Quote exactly and only this range of lines in the data below: the line that holds "len(piece.Shape.Solids), round(piece.Shape.Volume, 1))" to the line that holds "obj.data.transform(world)", both included.

Start of DATA

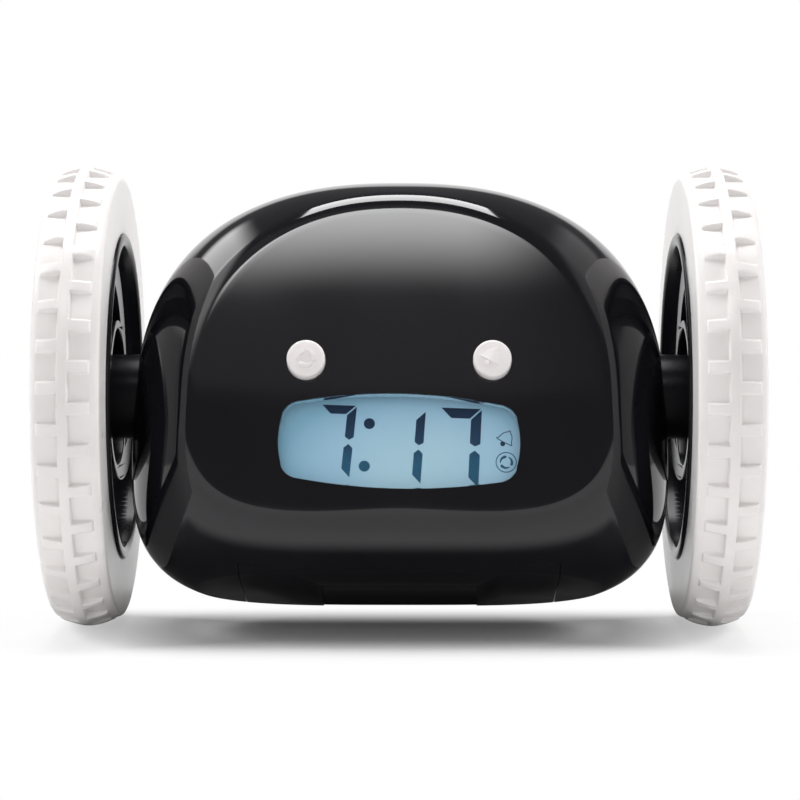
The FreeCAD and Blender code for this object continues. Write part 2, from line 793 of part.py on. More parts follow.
def make_hub():
    """The hub: a rim, three swept blades and a cup that the pod's boss reaches into."""
    face = "wheel_inner_face + rim_inset"
    outside = "wheel_outer_face - rim_inset"
    blade_face = f"{face} + blade_recess"
    blade_back = f"{blade_face} + blade_depth"
    nose = f"{blade_back} + hub_nose_height"
    body = turned("hub_model", [
        (face, "hub_land_radius"),
        (face, "tyre_seat_radius"),
        (outside, "tyre_seat_radius"),
        (outside, "hub_land_radius"),
        (blade_back, "hub_land_radius"),
        (blade_back, "hub_nose_radius + 0.8"),
        (nose, "hub_nose_radius"),
        (nose, "3"),
        (f"{blade_back} + 0.6", "3"),
        (f"{blade_back} + 0.6", "axle_radius"),
        (f"{blade_back} - hub_web", "axle_radius"),
        (f"{blade_back} - hub_web", "hub_cup_radius"),
        (blade_face, "hub_cup_radius"),
        (blade_face, "hub_land_radius"),
    ])
    opening = sketch_on(body, "YZ_Plane", "opening", {"z": "wheel_inner_face - 1"})
    draw_blade_opening(opening)
    slot = body.newObject("PartDesign::Pocket", "hub_slot")
    slot.Profile = opening
    slot.setExpression("Length", bound("wheel_outer_face - wheel_inner_face + 2"))
    slot.Reversed = True
    whole = body.Shape.Volume
    doc.recompute()
    if body.Shape.Volume > 0.95 * whole:
        raise RuntimeError("the hub's opening was cut the wrong way")
    repeat_round(body, [slot], "blade_count")
    keep_pair(body, "hub", in_pod=False)


def make_wheel_screw():
    """The screw that holds the hub on the end of its axle."""
    seat = "wheel_inner_face + rim_inset + blade_recess + blade_depth + 0.6"
    keep_pair(turned("wheel_screw_model", [
        (f"{seat} - 4", "0"),
        (f"{seat} - 4", "0.75"),
        (seat, "0.75"),
        (seat, "2.3"),
        (f"{seat} + 0.7", "2.3"),
        (f"{seat} + 1.3", "1.6"),
        (f"{seat} + 1.3", "0"),
    ]), "wheel_screw", in_pod=False)


# ---------------------------------------------------------------- drive train

TOOTH_ADDENDUM = 0.9
TOOTH_DEDENDUM = 1.2
TOOTH_SHARE_AT_PITCH = 0.44
TOOTH_SHARE_AT_ROOT = 0.58
TOOTH_SHARE_AT_TIP = 0.20
GEAR_POSTS = ((-9.0, 9.0), (-9.0, -9.0), (7.2, 10.4))


def gear_disc(name, teeth, turn, start, length, place=(0.0, 0.0)):
    """A toothed disc along X; turn is the direction of its first tooth in degrees."""
    module = size("gear_module")
    pitch_radius = module * teeth / 2
    tip = pitch_radius + TOOTH_ADDENDUM * module
    root = pitch_radius - TOOTH_DEDENDUM * module
    flank = ((root, TOOTH_SHARE_AT_ROOT), (pitch_radius, TOOTH_SHARE_AT_PITCH),
             (tip, TOOTH_SHARE_AT_TIP))
    pitch = 360 / teeth
    points = []
    for i in range(teeth):
        for way, half in ((-1, flank), (1, flank[::-1])):
            for radius, share in half:
                angle = math.radians(turn + i * pitch + way * share * pitch / 2)
                y = place[0] + radius * math.cos(angle)
                z = place[1] + radius * math.sin(angle)
                points.append(Vector(start, y, z))
    outline = Part.makePolygon(points + points[:1])
    return held_shape(name, Part.Face(outline).extrude(Vector(length, 0, 0)))


def heading(start, end):
    """The direction in degrees from one gear's centre to another's."""
    return math.degrees(math.atan2(end[1] - start[1], end[0] - start[0]))


def meshing_turn(teeth, towards, partner_teeth, partner_turn):
    """The turn that puts a gap of this gear where the partner has a tooth."""
    phase = ((towards + 180 - partner_turn) * partner_teeth / 360) % 1.0
    return towards + (0.5 + phase) * 360 / teeth


def gear_places():
    """The centres of the idler and of the motor's shaft, in the plane of the gears."""
    idler = (size("idler_back"), size("idler_height"))
    motor = (size("motor_back"), size("motor_height"))
    return idler, motor


def make_gears():
    """The axle gear, the two-step idler and the motor's pinion, meshed with each other."""
    idler, motor = gear_places()
    teeth = {name: int(size(name)) for name in
             ("axle_gear_teeth", "idler_small_teeth", "idler_large_teeth", "pinion_teeth")}
    idler_turn = meshing_turn(teeth["idler_small_teeth"], heading(idler, (0, 0)),
                              teeth["axle_gear_teeth"], 0.0)
    pinion_turn = meshing_turn(teeth["pinion_teeth"], heading(motor, idler),
                               teeth["idler_large_teeth"], idler_turn)
    thickness = size("gear_thickness")
    large_start = size("large_gear_start")

    disc = gear_disc("axle_teeth", teeth["axle_gear_teeth"], 0.0, size("axle_gear_start"), thickness)
    collar = rod("axle_gear_collar", "x", "bush_radius", "axle_gear_start - 1",
                 "axle_gear_start + gear_thickness + 0.6")
    bore = rod("axle_gear_bore", "x", "axle_radius", "0", "60")
    keep_pair(cut("axle_gear_model", fuse("axle_gear_body", [disc, collar]), [bore]), "axle_gear")

    large = gear_disc("idler_large", teeth["idler_large_teeth"], idler_turn, large_start,
                      thickness, idler)
    small = gear_disc("idler_small", teeth["idler_small_teeth"], idler_turn,
                      large_start + thickness - 0.2, 5.0, idler)
    bore = rod("idler_bore", "x", "idler_pin_radius + running_gap", "0", "60", "idler_back",
               "idler_height")
    keep_pair(cut("idler_gear_model", fuse("idler_body", [large, small]), [bore]), "idler_gear")

    pinion = gear_disc("pinion_teeth_disc", teeth["pinion_teeth"], pinion_turn,
                       large_start - 0.4, thickness + 0.8, motor)
    shaft = rod("motor_shaft", "x", "shaft_radius", "20", "37.5", "motor_back", "motor_height")
    keep_pair(fuse("motor_pinion_model", [pinion, shaft]), "motor_pinion")


def make_axle():
    """The steel axle with its tapped end, the fixed pin of the idler, and the bronze bush."""
    end = "wheel_inner_face + rim_inset + blade_recess + blade_depth + 0.4"
    keep_pair(turned("axle_model", [
        ("gear_plate_start - 0.8", "0"),
        ("gear_plate_start - 0.8", "axle_radius - 0.3"),
        ("gear_plate_start - 0.5", "axle_radius"),
        (end, "axle_radius"),
        (end, "0.75"),
        (f"{end} - 6", "0.75"),
        (f"{end} - 6", "0"),
    ]), "axle")
    keep_pair(rod("idler_pin_model", "x", "idler_pin_radius", "gear_plate_start",
                  "gear_frame_start + gear_plate_thickness", "idler_back", "idler_height"),
              "idler_pin")
    keep_pair(turned("axle_bush_model", [
        ("boss_end - bush_length", "axle_radius + running_gap"),
        ("boss_end - bush_length", "bush_radius"),
        ("boss_end", "bush_radius"),
        ("boss_end", "axle_radius + running_gap"),
    ]), "axle_bush")


def belt_plate(name, circles, start, thickness):
    """A plate whose edge runs like a belt round circles (y, z, radius), listed anticlockwise."""
    leaving = []
    for i, (y, z, radius) in enumerate(circles):
        next_y, next_z, next_radius = circles[(i + 1) % len(circles)]
        gap = math.hypot(next_y - y, next_z - z)
        along = math.atan2(next_z - z, next_y - y)
        leaving.append(along - math.pi / 2 - math.asin((next_radius - radius) / gap))
    edges = []
    for i, (y, z, radius) in enumerate(circles):
        arriving = leaving[i - 1]
        turn = (leaving[i] - arriving) % (2 * math.pi)
        angles = (arriving, arriving + turn / 2, arriving + turn)
        points = [Vector(start, y + radius * math.cos(a), z + radius * math.sin(a)) for a in angles]
        edges.append(Part.Arc(*points).toShape())
        next_y, next_z, next_radius = circles[(i + 1) % len(circles)]
        landing = Vector(start, next_y + next_radius * math.cos(leaving[i]),
                         next_z + next_radius * math.sin(leaving[i]))
        edges.append(Part.LineSegment(points[2], landing).toShape())
    return held_shape(name, Part.Face(Part.Wire(edges)).extrude(Vector(thickness, 0, 0)))


def make_gear_frames():
    """Each gear case: an outer frame with posts and a boss, an inner plate, and three screws."""
    idler, motor = gear_places()
    upper, lower, behind = GEAR_POSTS
    plate_end = "gear_plate_start + gear_plate_thickness"
    frame_end = "gear_frame_start + gear_plate_thickness"
    thickness = size("gear_plate_thickness")

    frame_plate = belt_plate("frame_plate", [(*lower, 3.0), (*idler, 3.2), (*behind, 3.0),
                                             (*upper, 3.0)], size("gear_frame_start"), thickness)
    pieces = [frame_plate, rod("frame_boss", "x", "boss_radius", "gear_frame_start", "boss_end")]
    holes = [
        rod("frame_axle_hole", "x", "axle_radius + 0.7", "30", "70"),
        rod("frame_bush_seat", "x", "bush_radius", "boss_end - bush_length", "70"),
        rod("frame_pin_hole", "x", "idler_pin_radius", "30", frame_end, "idler_back",
            "idler_height"),
    ]
    plate = belt_plate("plate_outline", [(*lower, 3.0), (*idler, 4.0), (*motor, 7.0),
                                         (*behind, 3.0), (*upper, 3.0)],
                       size("gear_plate_start"), thickness)
    plate_holes = [
        rod("plate_axle_hole", "x", "axle_radius + running_gap", "20", "50"),
        rod("plate_pin_hole", "x", "idler_pin_radius", "20", "50", "idler_back", "idler_height"),
        rod("plate_nose_hole", "x", "motor_nose_radius + 0.1", "20", "50", "motor_back",
            "motor_height"),
    ]
    screws = []
    for i, (y, z) in enumerate(GEAR_POSTS):
        place = (str(y), str(z))
        pieces.append(rod(f"frame_post_{i}", "x", "gear_post_radius", plate_end,
                          "gear_frame_start + 0.5", *place))
        holes.append(rod(f"frame_pilot_{i}", "x", "screw_radius", "30", "39", *place))
        plate_holes.append(rod(f"plate_hole_{i}", "x", "screw_radius", "20", "50", *place))
        screws.append(screw(f"gear_screw_{i}", "x", "gear_plate_start", -1, "6", *place))
    keep_pair(cut("gear_frame_model", fuse("frame_body", pieces), holes), "gear_frame")
    keep_pair(cut("gear_plate_model", plate, plate_holes), "gear_plate")
    keep_pair(group("gear_screws_model", screws), "gear_screws")


def make_motor():
    """The motor: a round can with two flats, its nose and its end cap."""
    place = ("motor_back", "motor_height")
    can = rod("motor_can", "x", "motor_radius", "motor_start", "gear_plate_start", *place)
    flats = block("motor_flats", ("motor_start", "gear_plate_start"),
                  ("motor_back - motor_thickness / 2", "motor_back + motor_thickness / 2"),
                  ("motor_height - motor_radius", "motor_height + motor_radius"))
    body = fuse("motor_body", [
        common("motor_shell", [can, flats]),
        rod("motor_nose", "x", "motor_nose_radius", "gear_plate_start - 0.5",
            "gear_plate_start + 1.5", *place),
        rod("motor_tail", "x", "2.5", "motor_start - 1.2", "motor_start + 0.8", *place),
    ])
    bore = rod("motor_bore", "x", "shaft_radius + running_gap", "19", "50", *place)
    keep_pair(cut("motor_model", body, [bore]), "motor")


# ---------------------------------------------------------------- build

def build():
    """Make every sub-part."""
    hollow = rounded_pod().cut(inner_pod(size("wall")))
    make_front_shell(hollow)
    make_rear_shell(hollow)
    make_casing_screws()
    make_battery_door()
    make_window()
    make_eye("wheel_mode_button", "-")
    make_eye("alarm_mode_button", "")
    make_display()
    make_snooze()
    make_set_buttons()
    make_speaker()
    make_batteries()
    make_battery_tray()
    make_tyre()
    make_hub()
    make_wheel_screw()
    make_gears()
    make_axle()
    make_gear_frames()
    make_motor()


def check():
    """Stop if any object failed or any kept shape is empty or not valid."""
    doc.recompute()
    for obj in doc.Objects:
        if "Invalid" in obj.State or "Error" in obj.State:
            raise RuntimeError(f"{obj.Label} did not compute")
    for piece in kept:
        if piece.Shape.isNull() or not piece.Shape.isValid() or not piece.Shape.Solids:
            raise RuntimeError(f"{piece.Label} has no valid solid")


def write():
    """Write each sub-part to its own file."""
    os.makedirs("parts", exist_ok=True)
    for piece in kept:
        piece.Shape.exportStep(f"parts/{piece.Label}.step")
        print(piece.Label, len(piece.Shape.Solids), round(piece.Shape.Volume, 1))


build()
check()
write()
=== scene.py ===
import json
import math
from contextlib import contextmanager

import bmesh
import bpy
import numpy as np
from mathutils import Matrix, Vector
from mathutils.bvhtree import BVHTree

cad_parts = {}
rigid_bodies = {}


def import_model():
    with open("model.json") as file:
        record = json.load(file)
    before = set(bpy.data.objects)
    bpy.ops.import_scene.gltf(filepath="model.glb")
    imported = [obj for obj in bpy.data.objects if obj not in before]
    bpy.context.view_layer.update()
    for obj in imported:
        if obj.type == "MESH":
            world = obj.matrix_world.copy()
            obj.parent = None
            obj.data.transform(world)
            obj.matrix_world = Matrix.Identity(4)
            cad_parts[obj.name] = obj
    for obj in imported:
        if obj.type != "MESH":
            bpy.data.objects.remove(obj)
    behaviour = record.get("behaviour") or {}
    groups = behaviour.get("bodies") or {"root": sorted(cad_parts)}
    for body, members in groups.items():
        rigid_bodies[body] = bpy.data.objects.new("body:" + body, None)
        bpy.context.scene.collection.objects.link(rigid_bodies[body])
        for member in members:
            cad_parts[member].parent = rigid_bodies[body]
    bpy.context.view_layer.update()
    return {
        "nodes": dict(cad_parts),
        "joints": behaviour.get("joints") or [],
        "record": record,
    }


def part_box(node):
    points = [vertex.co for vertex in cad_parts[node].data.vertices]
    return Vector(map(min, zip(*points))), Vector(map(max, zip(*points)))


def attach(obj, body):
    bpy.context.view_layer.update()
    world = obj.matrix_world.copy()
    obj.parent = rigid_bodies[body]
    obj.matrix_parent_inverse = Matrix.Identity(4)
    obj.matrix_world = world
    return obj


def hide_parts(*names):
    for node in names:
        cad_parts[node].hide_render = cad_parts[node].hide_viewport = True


bl_info = {
    "name": "Runaway alarm clock",
    "version": (1, 0, 0),
    "blender": (4, 5, 0),
    "location": "3D View > Sidebar > Clock",
    "description": "Dresses a two-wheeled alarm clock: casing, face, display, tyres, hubs and "
                   "stage",
    "category": "Object",
}

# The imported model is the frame: metres, +X right, +Y back, +Z up, floor at zero. The wheels are
# drawn in millimetres about the axle. The pod's pieces are drawn so too, with the face upright and
# the base level, and then leaned back.
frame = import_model()

MM = 0.001
AXLE_HEIGHT = sum(corner.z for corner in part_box("right_axle")) / 2
PRESS_AXIS = next(j["axis"] for j in frame["joints"] if j["name"] == "wheel_mode_press")
LEAN = math.atan2(-PRESS_AXIS[2], PRESS_AXIS[1])
RAISED = Matrix.Translation((0, 0, AXLE_HEIGHT))
AXLE = RAISED @ Matrix.Scale(MM, 4)
POD = RAISED @ Matrix.Rotation(-LEAN, 4, "X") @ Matrix.Scale(MM, 4)
SIDES = ((1, "right"), (-1, "left"))


# ---------------------------------------------------------------- settings

def length(name, default, description, lowest=0.0):
    """A size in millimetres that a user may change."""
    return bpy.props.FloatProperty(name=name, description=description, default=default,
                                   min=lowest, unit="NONE")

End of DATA

_TASK RESPONSE_
        print(piece.Label, len(piece.Shape.Solids), round(piece.Shape.Volume, 1))


build()
check()
write()
=== scene.py ===
import json
import math
from contextlib import contextmanager

import bmesh
import bpy
import numpy as np
from mathutils import Matrix, Vector
from mathutils.bvhtree import BVHTree

cad_parts = {}
rigid_bodies = {}


def import_model():
    with open("model.json") as file:
        record = json.load(file)
    before = set(bpy.data.objects)
    bpy.ops.import_scene.gltf(filepath="model.glb")
    imported = [obj for obj in bpy.data.objects if obj not in before]
    bpy.context.view_layer.update()
    for obj in imported:
        if obj.type == "MESH":
            world = obj.matrix_world.copy()
            obj.parent = None
            obj.data.transform(world)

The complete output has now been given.